The defense kept Notre Dame in the game early on, with the Irish leading 10-7 a few minutes into the third quarter. 

The damn broke shortly after that. The Cardinals scored 26 points in the final 24 minutes of the game while averaging 6.2 yards per play in the second half. 

Quarterback Jack Plummer did well managing the game. He went 17-24 for 145 yards and a touchdown but never turned the ball over. 

Much of Louisville’s production came on the ground. Running back Jawhar Jordan set a new career high with 20 carries for 143 yards and two touchdowns on 6.3 yards per carry. His pair of scores came from distances of 45 and 21 yards.

“I thought our defense battled for the most part,” Freeman said. “They were put in some bad situations late in the game, but for the most part, I thought they did a pretty good job.”

The lone bright spot was a rebound performance from kicker Spencer Shrader, who rebounded from two straight games with a missed field goal to drill both of his attempts against Louisville for makes of 53 and 54 yards. 

Best at their Worst

It’s hard for any team to be at its best when its best players are at their worst, which was an issue for Notre Dame across the board. 

Sam Hartman turned the ball over five times. 
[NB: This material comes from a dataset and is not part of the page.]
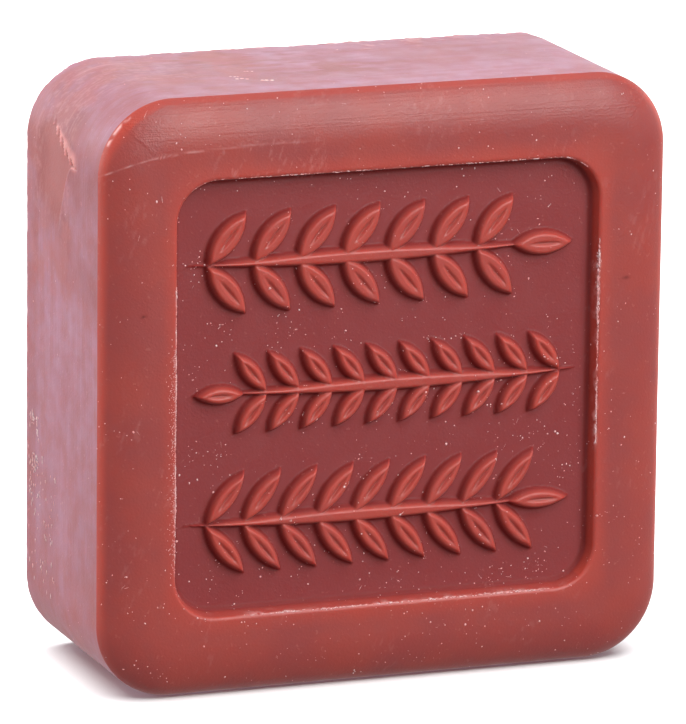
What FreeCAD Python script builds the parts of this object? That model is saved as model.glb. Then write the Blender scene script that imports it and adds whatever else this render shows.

Cornerback Ben Morrison gave up his second touchdown of the season, looking lost on a 9-yard pass to Jamari Thrash in the corner of the end zone on Louisville’s opening drive. He also allowed passes of more than 15 yards in man and zone coverage. 

Left tackle Joe Alt was blown up by Louisville defensive lineman Mason Reiger, who sacked Hartman for a loss of 10 yards on 2nd-and-3. 

Right tackle Blake Fisher missed multiple blocking assignments and negated a 30-yard reception to Mitchell Evans with a face mask penalty. He also gave up a free rusher when Notre Dame was on 4th-and-11 from the Irish 35-yard line, which led to Hartman throwing the ball up in desperation. 

As a whole, the offensive line struggled by giving up five sacks and failing to generate much push in the run game. 

Nothing exemplifies this more than running back Audric Estimé’s lack of production. He entered Saturday leading the nation in rushing with 672 yards on the ground and 7.1 yards per attempt. Against Louisville, he had 10 carries for 20 yards for 2.0 yards per attempt. 

A Marist Liufau face mask penalty negated a Notre Dame stop on 3rd and long early in the fourth quarter. Four plays later, defensive tackle Howard Cross III was dominated on a double team that enabled Louisville running back Jawhar Jordan to break open the game for a 21-yard touchdown run for a 24-13 lead.

Of course, when nearly the entire team struggles, it likely has more to do with how they were prepared than anything else. 

“You can point your finger at any person, any specific unit,” Freeman said, “but the reality is, we better point your finger at ourselves and figure out what are the issues that lead to the lack of execution.”

3rd Down Disaster

The Irish went 3-13 on third down, which includes Notre Dame’s garbage time touchdown on 3rd-and-5 with 1:37 to go in the game. 

Notre Dame entered the game ranked 28th in the nation, converting 46.4% of third down attempts, but in the last two games, Notre Dame is 6 of 28 (21.4%) on third down. 

On the season, Charlotte ranks last out of 133 FBS programs with a 25% conversion rate. 

What’s Next?

The Irish return home for its last of four straight night games against top-25 opponents, taking on No. 9 USC (5-0).

The Trojans are led by reigning Heisman Trophy winner Caleb Williams.

The Irish appear emotionally and physically depleted and now need to respond from a double-digit loss with midterms coming up. 

“We're gonna have to do a deep dive into exactly where the shortcomings happened,” Freeman said, “and we've got to get this thing figured out and turned around. We've got to USC coming in next weekend, so we don't have a lot of time to feel sorry for ourselves. We better get back to work and start preparing for the game.”